Independent counsel Kenneth Starr sais he will investigate Kathleen Willey's accusations that someone tried to scare her before she testified against President Clinton in the Paula Jones sexual harassment lawsuit.

The former White House volunteer reportedly told special prosecutor Kenneth Starr's office that someone punctured her car tires and that her cat disappeared.

According to Willey, a jogger who was a total stranger subsequently asked her whether the cat had turned up, whether the car tires had been repaired and then said "Don't you get the message?" before jogging off. Shortly after that, Willey testified in the Jones lawsuit that Clinton made a sexual advance.

Meanwhile, bolstered by affidavits from three Secret Service directors and former President Bush, the Clinton administration is arguing that a president's life may hang in the balance if bodyguards can be forced to testify about what they heard - and are kept at bay as a result.

Echoing a "life or death" warning that didn't work in a lower court, the Justice Department told the U.S. Court of Appeals that Whitewater prosecutors were making an unprecedented assault on "the relationship of trust and confidence" between a president and the Secret Service.

The brief was filed Friday under a court secrecy order, and made public Wednesday by the appellate judges.

The administration is challenging Starr, who wants three Secret Service employees to testify. Two are uniformed officers who probably would be questioned about what they saw and heard in connection with President Clinton and Monica Lewinsky.

The administration, insisting a mistrusting president would keep his security people away to protect his privacy, wants to create a new legal privilege to prevent prosecutors from compelling testimony by Secret Service bodyguards.

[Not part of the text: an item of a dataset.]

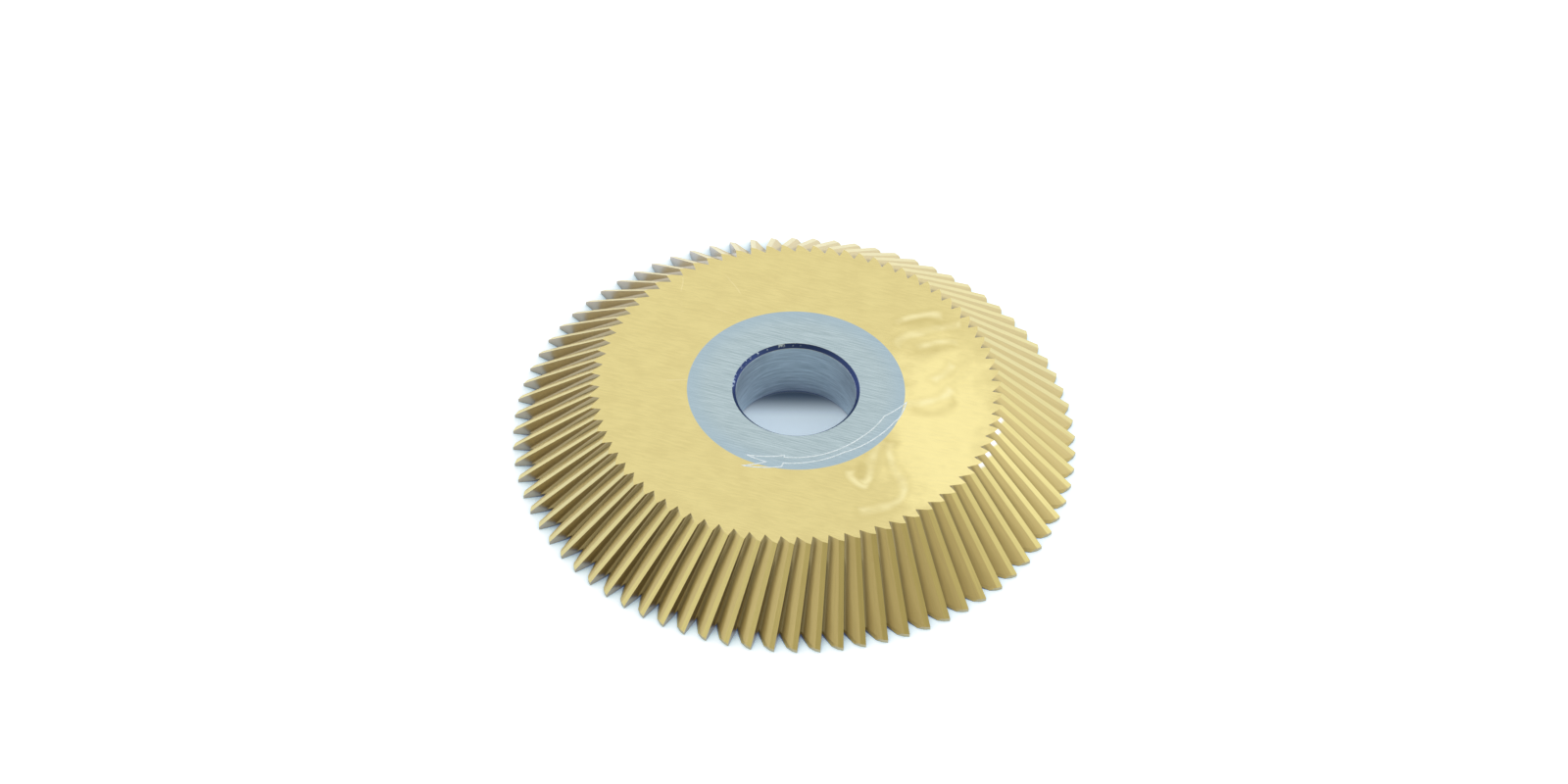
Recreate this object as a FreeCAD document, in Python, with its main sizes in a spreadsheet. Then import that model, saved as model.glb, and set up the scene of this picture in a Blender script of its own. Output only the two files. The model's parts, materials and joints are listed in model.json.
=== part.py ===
import FreeCAD, Part
import os
import Sketcher

# Single-angle milling cutter: a disc with a plain bore and straight teeth ground on a cone.
# It is one solid. It lies on its large face, which is the plane z = 0, and its axis is Z.
# Lengths are in millimetres and angles in degrees.

SIZES = [
    ("outside_diameter", 60.0, "over the tooth tips, at the large face"),
    ("body_thickness", 7.3, "from the large face to the small face"),
    ("bore_diameter", 12.7, "plain bore for the arbor"),
    ("bore_chamfer", 0.4, "at both ends of the bore"),
    ("hub_diameter", 23.0, "flat ring round the bore, under the disc"),
    ("dish_depth", 0.35, "recess under the disc, between the hub and the teeth"),
    ("side_land", 0.3, "flat width at the rim, outside the recess"),
    ("side_clearance_angle", 6.0, "slope of the recess at the teeth"),
    ("cone_angle", 40.0, "between the tooth edges and the large face"),
    ("rim_height", 0.39, "upright land below the cone, at the large face"),
    ("tooth_count", 80.0, "teeth round the cone"),
    ("rake_offset", 4.77, "distance of each tooth face's plane from the axis"),
    ("land_width", 0.57, "ground land behind each edge"),
    ("land_relief", 10.0, "slope of that land"),
    ("back_relief", 27.0, "slope of the tooth's back, behind the land"),
    ("gullet_back_angle", 51.0, "slope of the gullet's back wall"),
    ("gullet_depth_rim", 2.2, "down the tooth face, at the large face"),
    ("gullet_depth_small", 0.79, "down the tooth face, at the small face"),
]

# One tooth space is laid out beside its leading tooth face. That face is the upright plane
# y = rake_offset, and x runs outwards along it. A tip is the cutting edge of the tooth that
# follows, a heel is where that tooth's land meets its back, and a start is where a surface
# of that tooth, carried on, would meet the face. The blank is turned oversize by one land.
LAYOUT = [
    ("rim_radius", "sizes.outside_diameter / 2"),
    ("small_radius", "rim_radius - (sizes.body_thickness - sizes.rim_height) / tan(sizes.cone_angle)"),
    ("blank_rim_radius", "rim_radius + sizes.land_width"),
    ("blank_small_radius", "small_radius + sizes.land_width"),
    ("bore_radius", "sizes.bore_diameter / 2"),
    ("chamfer_radius", "bore_radius + sizes.bore_chamfer"),
    ("hub_radius", "sizes.hub_diameter / 2"),
    ("side_land_radius", "rim_radius - sizes.side_land"),
    ("dish_radius", "side_land_radius - sizes.dish_depth / tan(sizes.side_clearance_angle)"),
    ("pitch", "360 / sizes.tooth_count"),
    ("overlap", "rim_radius * sin(pitch) / 2"),
    ("clear_radius", "rim_radius + sizes.gullet_depth_rim"),
    ("face_rim", "sqrt(rim_radius ^ 2 - sizes.rake_offset ^ 2)"),
    ("face_small", "sqrt(small_radius ^ 2 - sizes.rake_offset ^ 2)"),
    ("tip_rim_x", "face_rim * cos(pitch) - sizes.rake_offset * sin(pitch)"),
    ("tip_rim_y", "face_rim * sin(pitch) + sizes.rake_offset * cos(pitch)"),
    ("tip_small_x", "face_small * cos(pitch) - sizes.rake_offset * sin(pitch)"),
    ("tip_small_y", "face_small * sin(pitch) + sizes.rake_offset * cos(pitch)"),
    ("heel_rim_x", "tip_rim_x - sizes.land_width * sin(sizes.land_relief)"),
    ("heel_rim_y", "tip_rim_y - sizes.land_width * cos(sizes.land_relief)"),
    ("heel_small_x", "tip_small_x - sizes.land_width * sin(sizes.land_relief)"),
    ("heel_small_y", "tip_small_y - sizes.land_width * cos(sizes.land_relief)"),
    ("land_start_rim", "tip_rim_x - (tip_rim_y - sizes.rake_offset) * tan(sizes.land_relief)"),
    ("land_start_small", "tip_small_x - (tip_small_y - sizes.rake_offset) * tan(sizes.land_relief)"),
    ("back_start_rim", "heel_rim_x - (heel_rim_y - sizes.rake_offset) * tan(sizes.back_relief)"),
    ("back_start_small", "heel_small_x - (heel_small_y - sizes.rake_offset) * tan(sizes.back_relief)"),
    ("gullet_start_rim", "face_rim - sizes.gullet_depth_rim"),
    ("gullet_start_small", "face_small - sizes.gullet_depth_small"),
    ("land_end_x", "tip_rim_x + overlap * sin(sizes.land_relief)"),
    ("land_end_y", "tip_rim_y + overlap * cos(sizes.land_relief)"),
    ("back_end_x", "heel_rim_x + overlap * sin(sizes.back_relief)"),
    ("back_end_y", "heel_rim_y + overlap * cos(sizes.back_relief)"),
    ("gullet_end_y", "sizes.rake_offset + (clear_radius - gullet_start_rim) / tan(sizes.gullet_back_angle)"),
]


def add_sheets(doc):
    sizes = doc.addObject("Spreadsheet::Sheet", "sizes")
    for row, (alias, number, note) in enumerate(SIZES, start=1):
        sizes.set(f"A{row}", alias)
        sizes.set(f"B{row}", str(number))
        sizes.setAlias(f"B{row}", alias)
        sizes.set(f"C{row}", note)
    layout = doc.addObject("Spreadsheet::Sheet", "layout")
    for row, (alias, formula) in enumerate(LAYOUT, start=1):
        layout.set(f"A{row}", alias)
        layout.set(f"B{row}", "=" + formula)
        layout.setAlias(f"B{row}", alias)
    doc.recompute()


def origin_part(body, role):
    return next(part for part in body.Origin.OriginFeatures if part.Role == role)


def add_sketch(body, name, plane, corners, height=None):
    """A closed outline with straight sides. Each corner is a pair of formulas, measured from
    the origin, and a formula of None puts the corner on that axis."""
    sketch = body.newObject("Sketcher::SketchObject", name)
    sketch.AttachmentSupport = [(origin_part(body, plane), "")]
    sketch.MapMode = "FlatFace"
    if height:
        sketch.setExpression("AttachmentOffset.Base.z", height)
    points = []
    for pair in corners:
        x, y = [sketch.evalExpression(formula) if formula else 0.0 for formula in pair]
        points.append(FreeCAD.Vector(x, y, 0))
    ends = points[1:] + points[:1]
    for start, end in zip(points, ends):
        sketch.addGeometry(Part.LineSegment(start, end), False)
    for side in range(len(points)):
        following = (side + 1) % len(points)
        sketch.addConstraint(Sketcher.Constraint("Coincident", side, 2, following, 1))
    for side, (pair, point) in enumerate(zip(corners, points)):
        pin_corner(sketch, side, pair, point)
    return sketch


def pin_corner(sketch, side, pair, point):
    origin, vertical_axis, horizontal_axis = -1, -2, -1
    measures = [("DistanceX", pair[0], point.x, vertical_axis), ("DistanceY", pair[1], point.y, horizontal_axis)]
    for kind, formula, value, axis in measures:
        if formula is None:
            sketch.addConstraint(Sketcher.Constraint("PointOnObject", side, 1, axis))
            continue
        number = sketch.addConstraint(Sketcher.Constraint(kind, origin, 1, side, 1, value))
        sketch.setExpression(f"Constraints[{number}]", formula)


def turn_blank(body):
    """The turned disc, with its bore, both chamfers and the recess under it."""
    corners = [
        ("layout.bore_radius", "sizes.bore_chamfer"),
        ("layout.chamfer_radius", None),
        ("layout.hub_radius", None),
        ("layout.hub_radius + sizes.dish_depth", "sizes.dish_depth"),
        ("layout.dish_radius", "sizes.dish_depth"),
        ("layout.side_land_radius", None),
        ("layout.blank_rim_radius", None),
        ("layout.blank_rim_radius", "sizes.rim_height"),
        ("layout.blank_small_radius", "sizes.body_thickness"),
        ("layout.chamfer_radius", "sizes.body_thickness"),
        ("layout.bore_radius", "sizes.body_thickness - sizes.bore_chamfer"),
    ]
    section = add_sketch(body, "disc_section", "XZ_Plane", corners)
    disc = body.newObject("PartDesign::Revolution", "disc")
    disc.Profile = section
    disc.ReferenceAxis = (section, ["V_Axis"])
    disc.Angle = 360
    body.Document.recompute()
    return disc


def cut_space(body, name, corners, height, length, run=None, rise=None):
    """One ground surface of a tooth space. The outline is swept upwards and inwards by run for
    each rise, or straight down where no run is given."""
    before = body.Shape.Volume
    pocket = body.newObject("PartDesign::Pocket", name)
    pocket.Profile = add_sketch(body, name + "_section", "XY_Plane", corners, height)
    pocket.Reversed = False
    if run:
        pocket.UseCustomVector = True
        pocket.AlongSketchNormal = True
        pocket.Direction = FreeCAD.Vector(0, 0, 1)
        pocket.setExpression("Direction.x", run)
        pocket.setExpression("Direction.z", rise)
    pocket.setExpression("Length", length)
    body.Tip = pocket
    body.Document.recompute()
    if before - pocket.Shape.Volume < 1e-3:
        raise RuntimeError(name + " cuts nothing")
    return pocket


def grind_tooth_space(body):
    face = "sizes.rake_offset"
    clear = "layout.clear_radius"
    land_end = ("layout.land_end_x", "layout.land_end_y")
    back_end = ("layout.back_end_x", "layout.back_end_y")
    gullet = cut_space(
        body,
        "gullet",
        [("layout.gullet_start_rim", face), (clear, "layout.gullet_end_y"), (clear, face)],
        None,
        "sizes.body_thickness + sizes.rim_height",
        "layout.gullet_start_small - layout.gullet_start_rim",
        "sizes.body_thickness",
    )
    land = cut_space(
        body,
        "land",
        [("layout.land_start_rim", face), land_end, (clear, land_end[1]), (clear, face)],
        "sizes.rim_height",
        "sizes.body_thickness",
        "layout.land_start_small - layout.land_start_rim",
        "sizes.body_thickness - sizes.rim_height",
    )
    back = cut_space(
        body,
        "back",
        [("layout.back_start_rim", face), back_end, (clear, back_end[1]), (clear, face)],
        "sizes.rim_height",
        "sizes.body_thickness",
        "layout.back_start_small - layout.back_start_rim",
        "sizes.body_thickness - sizes.rim_height",
    )
    heel = ("layout.heel_rim_x", "layout.heel_rim_y")
    rim = cut_space(
        body,
        "rim",
        [("layout.back_start_rim", face), heel, land_end, (clear, land_end[1]), (clear, face)],
        "sizes.rim_height",
        "2 * sizes.rim_height",
    )
    return [gullet, land, back, rim]


def repeat_round_axis(body, cuts):
    teeth = body.newObject("PartDesign::PolarPattern", "teeth")
    teeth.Originals = cuts
    teeth.Axis = (origin_part(body, "Z_Axis"), [""])
    teeth.Angle = 360
    teeth.setExpression("Occurrences", "sizes.tooth_count")
    body.Tip = teeth


def build_cutter(doc):
    body = doc.addObject("PartDesign::Body", "cutter")
    body.Label = "cutter"
    turn_blank(body)
    repeat_round_axis(body, grind_tooth_space(body))
    # The disc is turned so that one tooth tip lies on the X axis.
    body.Placement = FreeCAD.Placement(FreeCAD.Vector(0, 0, 0), FreeCAD.Rotation(FreeCAD.Vector(0, 0, 1), -1))
    body.setExpression("Placement.Rotation.Angle", "-asin(sizes.rake_offset / layout.rim_radius)")
    doc.recompute()
    return body


def check_and_write(doc, bodies):
    for item in doc.Objects:
        if "Invalid" in item.State or "Error" in item.State:
            raise RuntimeError(f"{item.Name}: {item.State}")
    for body in bodies:
        shape = body.Shape
        if shape.isNull() or not shape.isValid() or len(shape.Solids) != 1:
            raise RuntimeError(body.Label + " is not one valid solid")
    os.makedirs("parts", exist_ok=True)
    for body in bodies:
        body.Shape.exportStep(f"parts/{body.Label}.step")
        box = body.Shape.BoundBox
        faces = len(body.Shape.Faces)
        print(f"{body.Label}: {box.XLength:.3f} x {box.YLength:.3f} x {box.ZLength:.3f} mm, {faces} faces")


document = FreeCAD.newDocument("AngleCutter")
add_sheets(document)
check_and_write(document, [build_cutter(document)])
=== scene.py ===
import json
import math

import bmesh
import bpy
from mathutils import Matrix, Vector


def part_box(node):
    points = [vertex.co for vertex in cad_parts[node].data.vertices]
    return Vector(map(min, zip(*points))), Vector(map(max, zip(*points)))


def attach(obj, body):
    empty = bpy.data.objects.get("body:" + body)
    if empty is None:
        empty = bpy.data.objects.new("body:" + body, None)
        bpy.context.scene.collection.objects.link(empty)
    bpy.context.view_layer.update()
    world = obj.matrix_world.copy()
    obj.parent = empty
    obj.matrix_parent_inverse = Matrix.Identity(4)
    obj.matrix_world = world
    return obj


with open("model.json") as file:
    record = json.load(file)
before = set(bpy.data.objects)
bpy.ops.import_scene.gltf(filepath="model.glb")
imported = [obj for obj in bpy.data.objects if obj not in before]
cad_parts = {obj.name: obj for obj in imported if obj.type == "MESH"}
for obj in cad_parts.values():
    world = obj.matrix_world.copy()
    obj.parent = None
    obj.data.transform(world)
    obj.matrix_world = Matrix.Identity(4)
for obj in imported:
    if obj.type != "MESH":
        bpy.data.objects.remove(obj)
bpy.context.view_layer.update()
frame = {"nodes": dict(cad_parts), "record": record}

MM = 0.001
CUTTER = frame["nodes"]["cutter"]
LOW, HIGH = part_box("cutter")
BORE = next(mount for mount in frame["record"]["mounts"] if mount["name"] == "bore")

# The form of the cutter, in millimetres, as its material uses it.
RIM_RADIUS = HIGH.x / MM
TOP = HIGH.z / MM
BORE_RADIUS = BORE["dims"]["r_mm"]
CHAMFER_RADIUS = BORE_RADIUS + (TOP - BORE["dims"]["length_mm"]) / 2
RING_RADIUS = 11.5
TOOTH_ZONE_RADIUS = 15.0
RIM_LAND_HEIGHT = 0.39
CONE_ANGLE = math.radians(40)
CONE_RUN = 1 / math.tan(CONE_ANGLE)
RAKE_OFFSET = 4.77
RIM_RAKE_ANGLE = math.asin(RAKE_OFFSET / RIM_RADIUS)
TEETH = 80
TOOTH_ANGLE = 2 * math.pi / TEETH
LAND_WIDTH = 0.57
GULLET_DEPTH_RIM = 2.2
GULLET_DEPTH_TOP = 0.79

# The rounded tooth that the light falls on: slopes, and widths in millimetres.
BACK_SLOPE = -math.tan(math.radians(25))
GULLET_SLOPE = -math.tan(math.radians(51))
BACK_END = 0.85
GULLET_START = 1.9
ROOT_SLOPE = 1.2
ROOT_WIDTH = 0.45
ROOT_HEIGHT = 0.55

# How far a face turns up, down or along the rim: the share of its normal in that direction.
UP = (0, 0, 1)
FACES_DOWN = -0.9
FACES_BACK = -0.36
FACES_ON = (0.7, 0.8)
STANDS_UPRIGHT = 0.2

# Marks of the grinding: directions, and lengths in millimetres.
GRINDING_ANGLE = math.radians(-17)
FEED_LINE_ANGLE = math.radians(14)
FEED_LINE_PITCH = 0.22
GRAIN = {"length": 1.2, "width": 0.16}
FINE_GRAIN = {"length": 2.2, "width": 0.08, "detail": 1.0}
HATCHING = {"length": 3.0, "width": 0.07, "detail": 1.0}

# The patch of the gold face where a highlight is painted, and the lands beside it with a painted glint.
PATCH_CENTRE = (15.5, -6.0)
PATCH_REACH = (6.5, 15.0)
GLINT_BEARING = math.radians(-20)
GLINT_REACH = math.radians(13)
GLINT_CORE = math.radians(8)

# Roughness, and the share of metal in the shine of the duller zones.
FACE_ROUGHNESS = 0.21
RING_ROUGHNESS = 0.27
RAKE_ROUGHNESS = 0.28
LAND_ROUGHNESS = 0.32
WORN_ROUGHNESS = 0.42
CHAMFER_METAL = 0.5
BACK_METAL = 0.65
WORN_METAL = 0.8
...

"The result of compelling Secret Service testimony may not be a president who consciously chooses to risk his safety but a president who denies his protectors the last few feet of proximity that may be the difference between life and death," the administration said. It is seeking to overturn a judge's ruling that Secret Service employees should not be prohibited from testifying because of their duties.

The Justice Department brief reminded the court that since President John F. Kennedy's assassination, attempts have been made on the lives of Presidents Ford, Reagan and Clinton.

Clinton was endangered twice - when a gunman raked the White House with more than two dozen bullets on Oct. 29, 1994; and when a small plane crashed into the White House lawn a month earlier, while the Clintons were living across the street as renovations were under way.

The ruling under appeal was handed down by chief U.S. District Judge Norma Holloway Johnson on May 22. Refusing to create the precedent-setting legal shield, she said she was unconvinced that a president would jeopardize hisafety because bodyguards may someday testify.

To bolster the Secret Service arguments, the brief quoted from a letter that Bush wrote Secret Service Director Lewis Merletti. The former president said that if his bodyguards had been compelled to testify about what they saw or heard, "I would not have felt comfortable having them close in."

Merletti and two of his predecessors also submitted affidavits agreeing with the administration position.

Starr is seeking grand jury testimony from uniformed officers Gary Byrne and Brian Henderson and Secret Service legal counsel John Kelleher. The prosecutor will reply to the appeal in writing Friday, with oral arguments scheduled June 26.